John and his parents sat down to watch the Red Green Show tape that John brought with him, and I put together the dough for the pecan rolls from the recipe off the web. I set it in a sunny windowsill, went to feed Jet, and then wrote a while as they played with Jet while they finished the tape. There was a lot to the tape, as it was actually the Best of the Red Green Show, and when they were finished, the dough had doubled in bulk, easily, and I was able to roll them out and get them all set up.

Isabel had plenty of corn syrup, so I wanted to try it with that; and they also had plenty of whole wheat flour. So instead of the two cups of white flour the recipe calls for, I put in one cup of wheat and one cup of white. The dough turned out just as soft and good and easy to work as it did at home, and I just made them in the pan and tucked them into the fridge for the overnight rise. I told Isabel that it would be best if they did rest for fifteen minutes or so before she turned on the oven, and she said that she'd take care of them. Yay!

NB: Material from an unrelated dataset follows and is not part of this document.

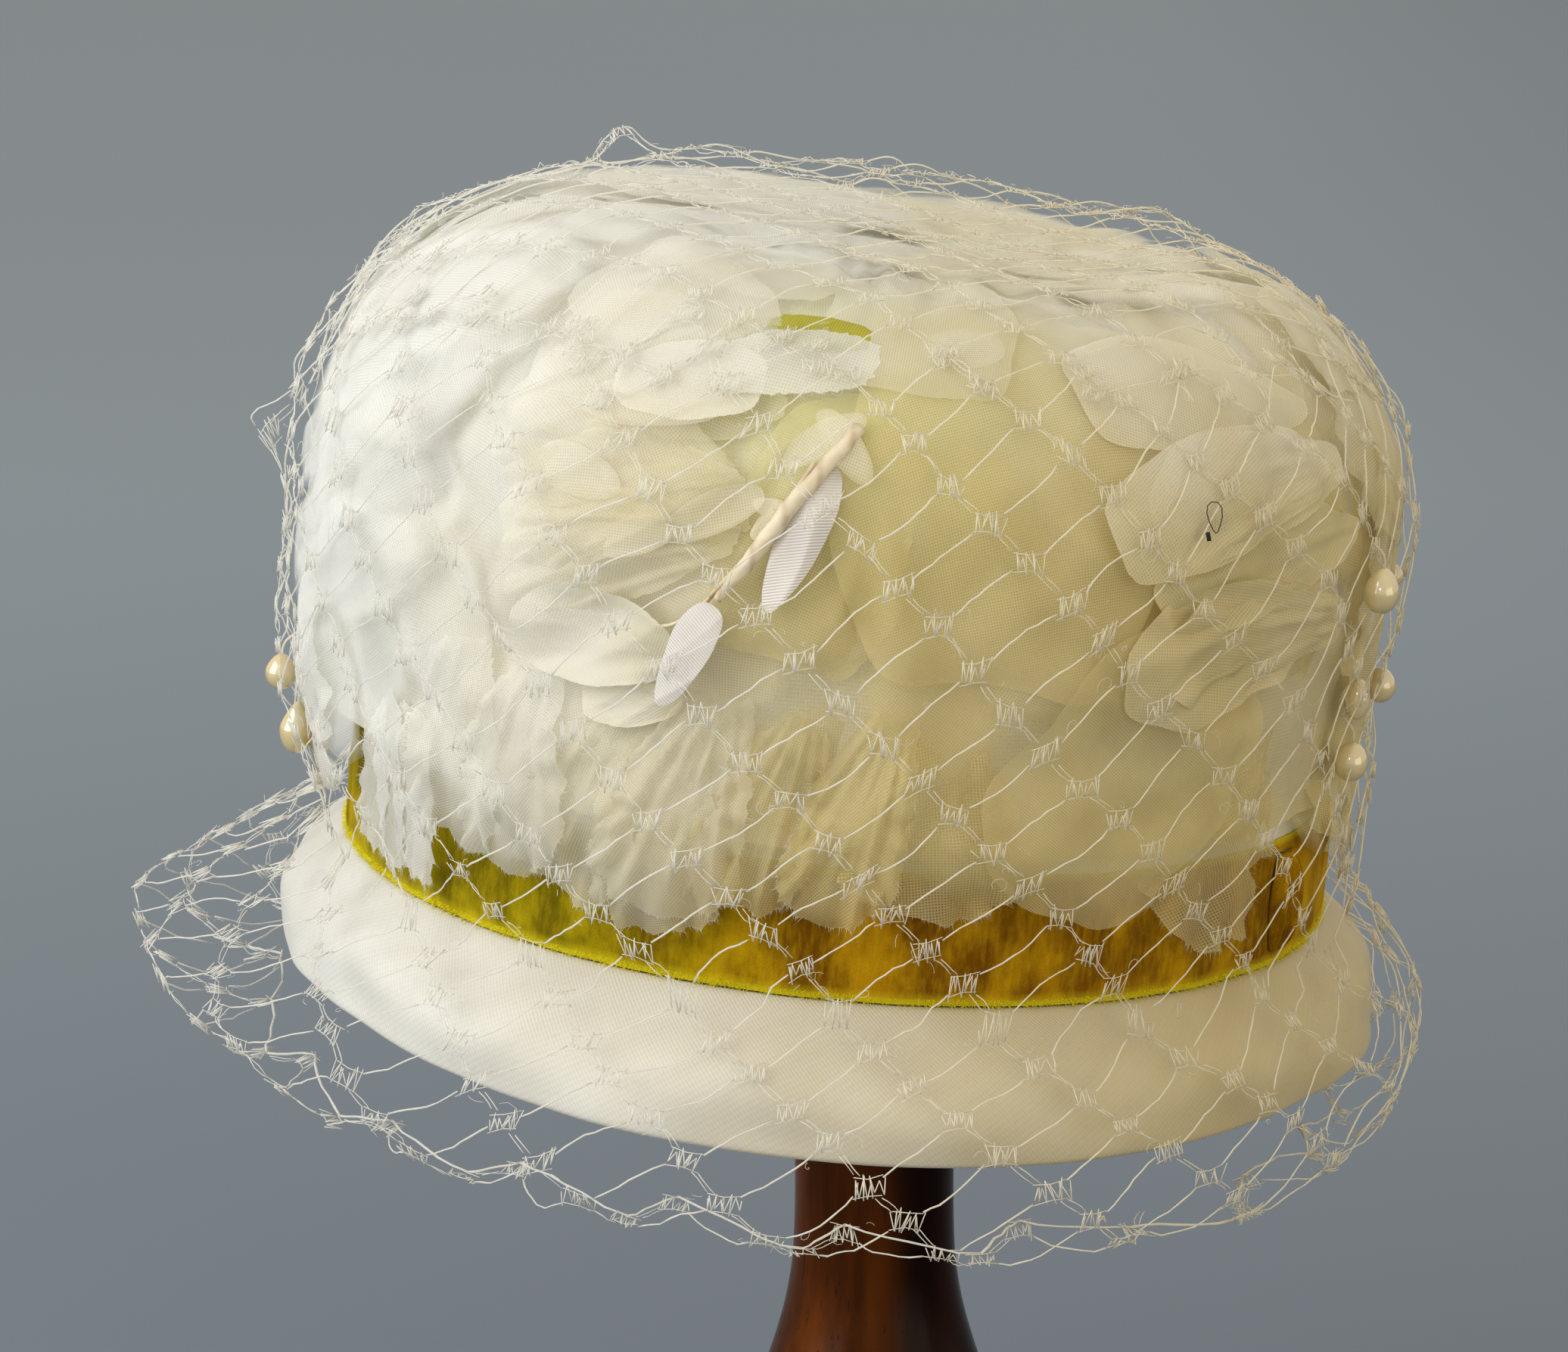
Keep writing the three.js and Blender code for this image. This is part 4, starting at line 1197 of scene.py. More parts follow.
# %% Filling petals
GOLDEN_ANGLE = 137.508
FILL_COUNT = 120
FILL_RINGS = 4
FILL_TURNS = 18
TOP_SHARE = 0.32
FILL_SINK = 0.95
FILL_LEVEL = -0.3
FILL_STRIP = 30.0


def filling_parts(sink, level, seed):
    """Petals whose middles wind round the crown by the golden angle, evenly by area."""
    rng = np.random.default_rng(seed)
    order = (np.arange(FILL_COUNT) + 0.5) / FILL_COUNT
    over_top = np.degrees(np.arctan2(1.0, np.sqrt(order / TOP_SHARE)))
    down_side = np.degrees(np.arctan2(0.98 - 0.70 * (order - TOP_SHARE) / (1 - TOP_SHARE), 1.0))
    lift = np.where(order < TOP_SHARE, over_top, down_side)
    around = GOLDEN_ANGLE * np.arange(FILL_COUNT) + seed * 40.0
    spots = crown_spot(around, lift)
    out = outward(spots)
    down = unit(np.cross(np.cross(spots, np.array([0, 0, 1.0])), out) + 1e-6)
    down *= np.sign(down[:, 2:3] * -1 + 1e-3)
    side = np.cross(out, down)
    turn = rng.normal(0, 0.5, FILL_COUNT)[:, None]
    along = down * np.cos(turn) + side * np.sin(turn)
    half = rng.uniform(13, 17, FILL_COUNT)[:, None]
    # Tan grows towards the right, partly as painted shade, with a random spread.
    tints_and_shades = np.clip(0.35 + spots[:, 0] / 200 + rng.normal(0, 0.1, FILL_COUNT), 0, 1)
    parts, total = [], 0.0
    for i in range(FILL_COUNT):
        root, end = onto_crown(spots[i] - along[i] * half[i]), onto_crown(spots[i] + along[i] * half[i])
        width = half[i, 0] * rng.uniform(1.5, 1.8)
        sizes = (root, end, width, level + rng.uniform(-0.4, 0.4), "fill", tints_and_shades[i], rng.integers(1 << 30))
        part, area = petal_parts(*sizes, FILL_RINGS, FILL_TURNS, sink)
        parts.append(part)
        total += area
    return parts, total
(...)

It was really fun to put the rolls together. It was so good to just have lots of other people taking care of Jet while I was able to do what I wanted to do. Having four adults watch out for Jet is a whole lot easier than having it just be the two of us at home. I mentioned that to John and he agreed. I'm very glad that Isabel and George like taking care of Jet and are totally willing to have him at any time. I'm sure my mom and dad are the same way, too, so it'll be good when they visit in September to be able to just get out and do a few things that we don't normally do.

The dinner also made me really glad that John and I were, very much, an *us* before we were parents with a baby. We have our own identity and reality that does need to be maintained, but its solidity makes it a lot easier. Yay!